Dataset entries
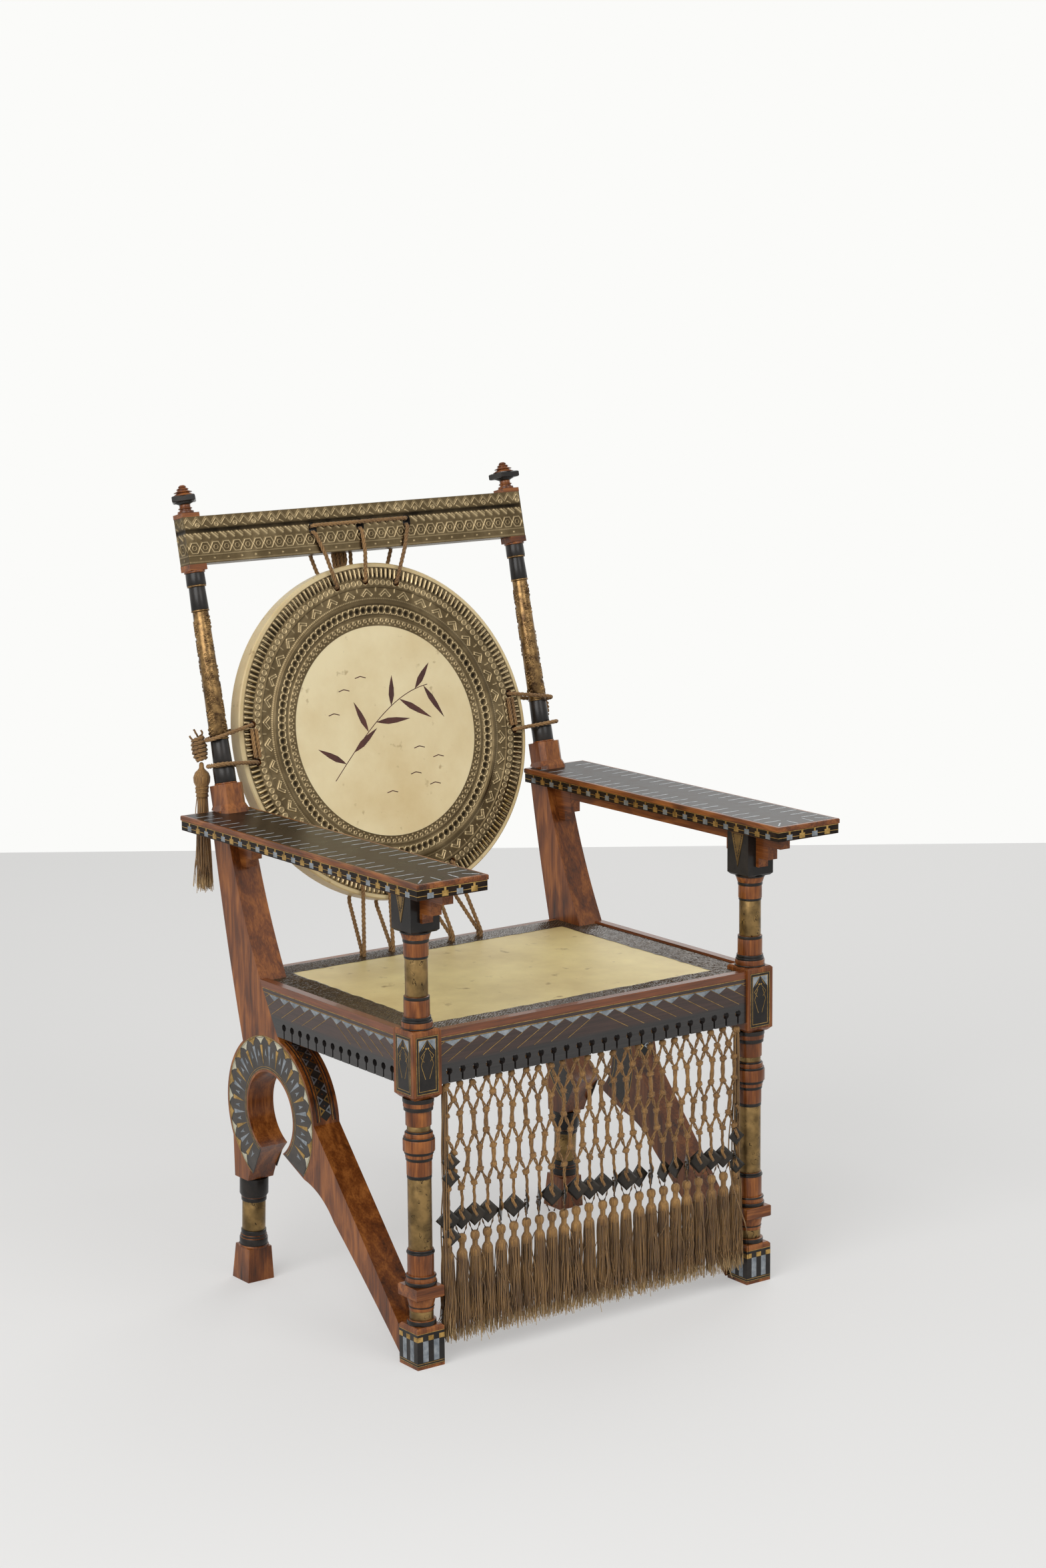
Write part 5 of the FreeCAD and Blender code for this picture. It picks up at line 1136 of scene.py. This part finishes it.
def twisted(points, radius, strands=3, lay=rope_lay, sides=strand_sides, start=0.0, finish=0):
    """Parts of a rope, in millimetres: strands laid round a path, their ends closed."""
    first, second = carried_frames(points)
    travelled = np.concatenate([[0], np.cumsum(np.linalg.norm(np.diff(points, axis=0), axis=1))])
    size = radius * (0.54 if strands > 2 else 0.5)
    ring = np.linspace(0, 2 * np.pi, sides, endpoint=False)
    found = []
    for strand in range(strands):
        turn = (start + 2 * np.pi * (strand / strands + travelled / lay))[:, None]
        out = np.cos(turn) * first + np.sin(turn) * second
        aside = -np.sin(turn) * first + np.cos(turn) * second
        circle = np.cos(ring)[:, None] * out[:, None] + np.sin(ring)[:, None] * aside[:, None]
        tube = (points + out * (radius - size))[:, None] + size * circle
        found.append((tube * mm, capped(len(points), sides), finish))
    return found


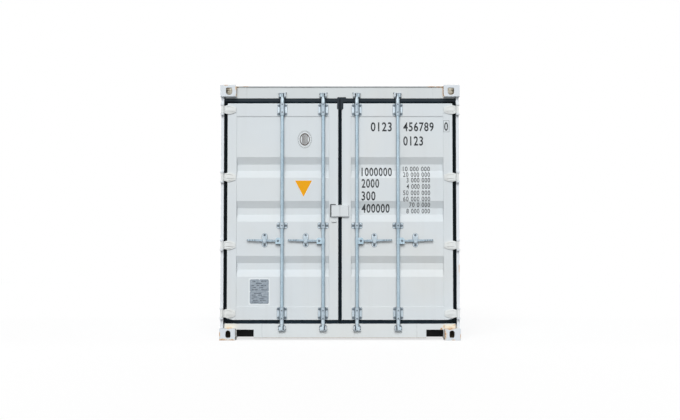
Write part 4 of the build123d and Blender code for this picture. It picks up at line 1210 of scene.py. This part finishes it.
# Tab for a customs wire: a small steel bar under the lock plate, welded to the left-hand leaf
# and painted with it.
tab = bmesh.new()
add_block(tab, -0.086, -0.037, leaf_y - 0.012, leaf_y, 1.193, 1.2065)
finish_block(tab, "wire_tab", "left_door", box_paint, 0.0015)


# Studio: a pale floor, an even white surround and soft lamps, with the camera where the
# photographer stood.
def soft_lamp(name, azimuth, elevation, strength, spread):
    """A lamp far off in a direction; azimuth 0 is in front of the doors and 90 is to their right."""
    data = bpy.data.lights.new(name, "SUN")
    data.energy = strength
    data.angle = math.radians(spread)
    a, e = math.radians(azimuth), math.radians(elevation)
    toward = Vector((math.sin(a) * math.cos(e), -math.cos(a) * math.cos(e), math.sin(e)))
    to_scene(name, data).rotation_euler = toward.to_track_quat("Z", "Y").to_euler()


soft_lamp("front_lamp", -4, 31, 2.24, 36)
soft_lamp("right_lamp", 100, 6, 1.2, 30)
soft_lamp("left_lamp", -100, 6, 1.0, 30)
soft_lamp("back_lamp", 180, 8, 1.2, 30)


def seen_by_eye(tree):
    """One for camera, glossy and transmission rays, and none for the rest."""
    rays = put(tree, "LightPath")
    plain = reckon(tree, "ADD", rays.outputs["Is Camera Ray"], rays.outputs["Is Glossy Ray"])
    return reckon(tree, "ADD", plain, rays.outputs["Is Transmission Ray"], use_clamp=True)


world = bpy.data.worlds.new("white_surround")
world.use_nodes = True
sky = world.node_tree
surround = stretch(sky, seen_by_eye(sky), 0.0, 1.0, 0.42, 1.0)
feed(sky, sky.nodes["Background"].inputs, {"Color": (1, 1, 1, 1), "Strength": surround})

floor_mesh = bpy.data.meshes.new("studio_floor")
floor_half = 60
corners = [(a * floor_half, b * floor_half, 0) for a, b in ((-1, -1), (1, -1), (1, 1), (-1, 1))]
floor_mesh.from_pydata(corners, [], [(0, 1, 2, 3)])
floor = to_scene("studio_floor", floor_mesh)
pale, ground = new_finish("pale_floor")[:2]
ground.nodes.remove(ground.nodes["Principled BSDF"])
matt = put(ground, "BsdfDiffuse", {"Color": (0.28, 0.28, 0.28, 1)})
glow_share = times(ground, seen_by_eye(ground), 0.74)
glow = put(ground, "Emission", {"Color": (1, 1, 1, 1), "Strength": glow_share})
surface = put(ground, "AddShader", {0: matt.outputs[0], 1: glow.outputs[0]}).outputs[0]
ground.links.new(surface, ground.nodes["Material Output"].inputs["Surface"])
floor_mesh.materials.append(pale)

lens = bpy.data.cameras.new("photo_camera")
lens.sensor_width = 36
lens.lens = 62.8
camera = to_scene("photo_camera", lens)
camera.location = (0, -15.03, 0.70)
aim = Vector((0, door_y, (cad_low.z + cad_high.z) / 2 + 0.02))
camera.rotation_euler = (aim - camera.location).to_track_quat("-Z", "Y").to_euler()
scene = bpy.context.scene
scene.world = world
scene.camera = camera
scene.view_settings.view_transform = "Standard"
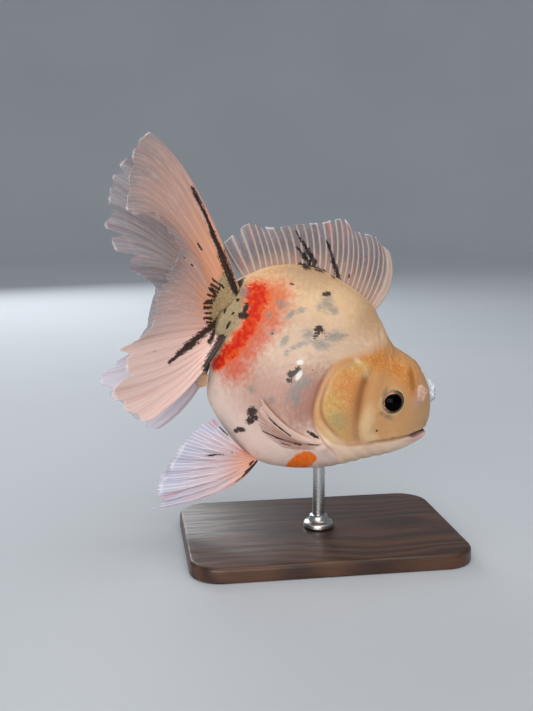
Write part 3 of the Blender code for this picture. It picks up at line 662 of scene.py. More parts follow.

Your task >> Starting with the first line of the records, repeat every line up to and including the one containing "return found", and nothing else.

Finished task >>
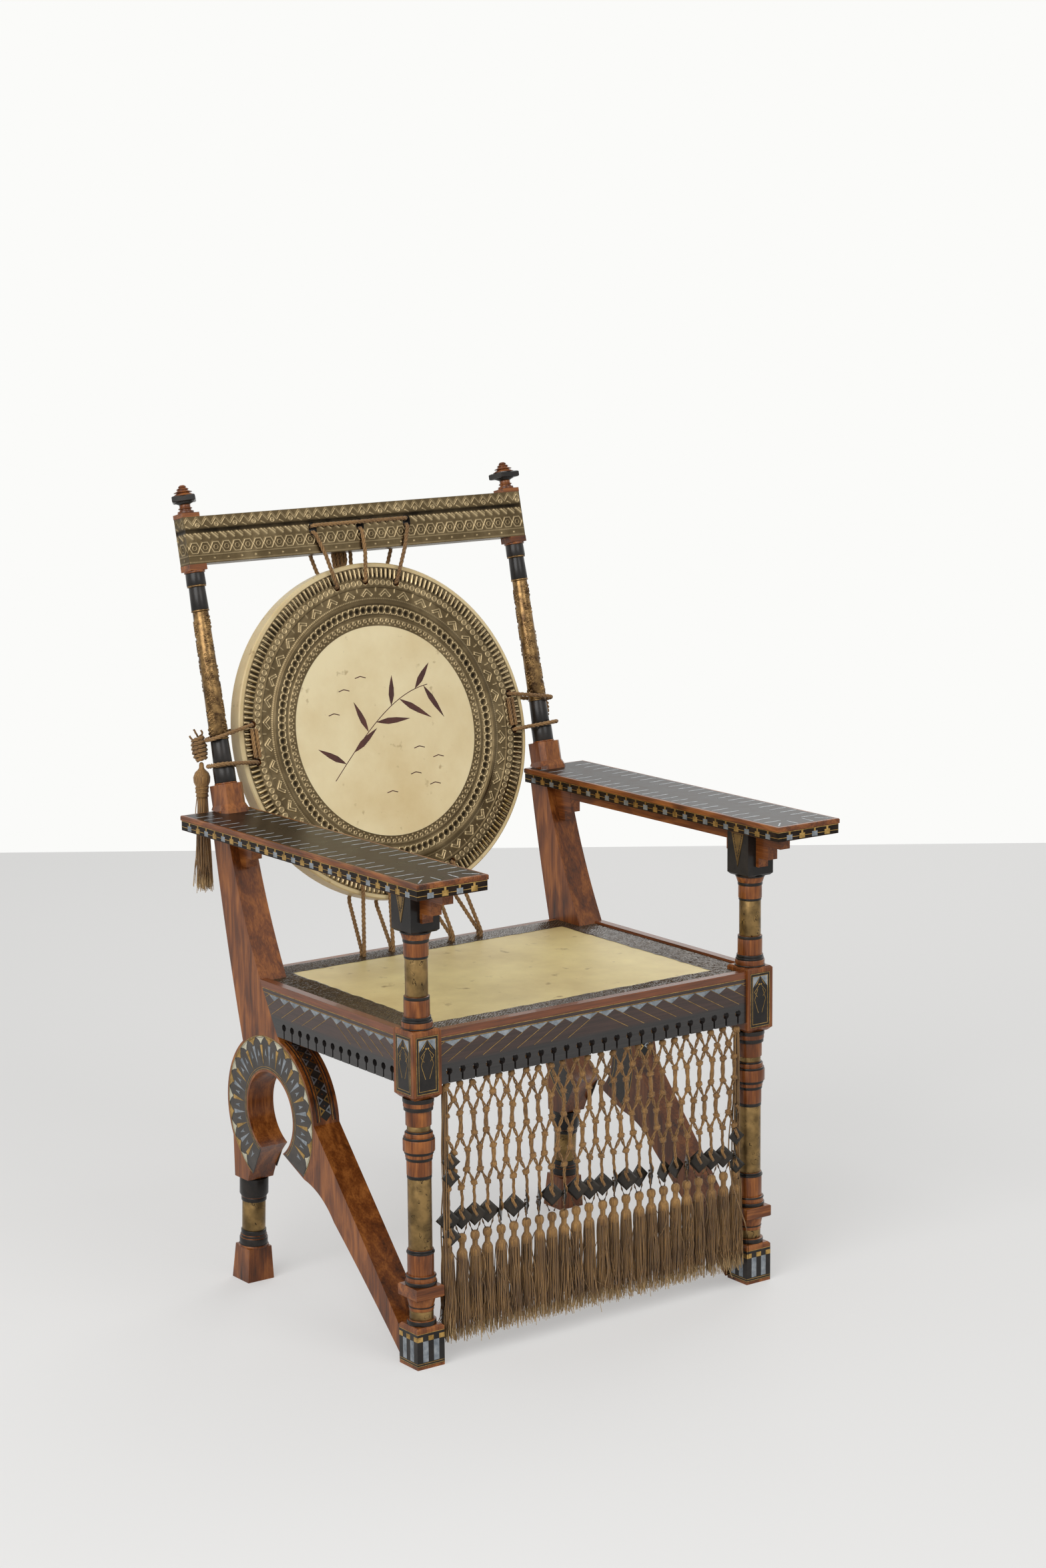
Write part 5 of the FreeCAD and Blender code for this picture. It picks up at line 1136 of scene.py. This part finishes it.
def twisted(points, radius, strands=3, lay=rope_lay, sides=strand_sides, start=0.0, finish=0):
    """Parts of a rope, in millimetres: strands laid round a path, their ends closed."""
    first, second = carried_frames(points)
    travelled = np.concatenate([[0], np.cumsum(np.linalg.norm(np.diff(points, axis=0), axis=1))])
    size = radius * (0.54 if strands > 2 else 0.5)
    ring = np.linspace(0, 2 * np.pi, sides, endpoint=False)
    found = []
    for strand in range(strands):
        turn = (start + 2 * np.pi * (strand / strands + travelled / lay))[:, None]
        out = np.cos(turn) * first + np.sin(turn) * second
        aside = -np.sin(turn) * first + np.cos(turn) * second
        circle = np.cos(ring)[:, None] * out[:, None] + np.sin(ring)[:, None] * aside[:, None]
        tube = (points + out * (radius - size))[:, None] + size * circle
        found.append((tube * mm, capped(len(points), sides), finish))
    return found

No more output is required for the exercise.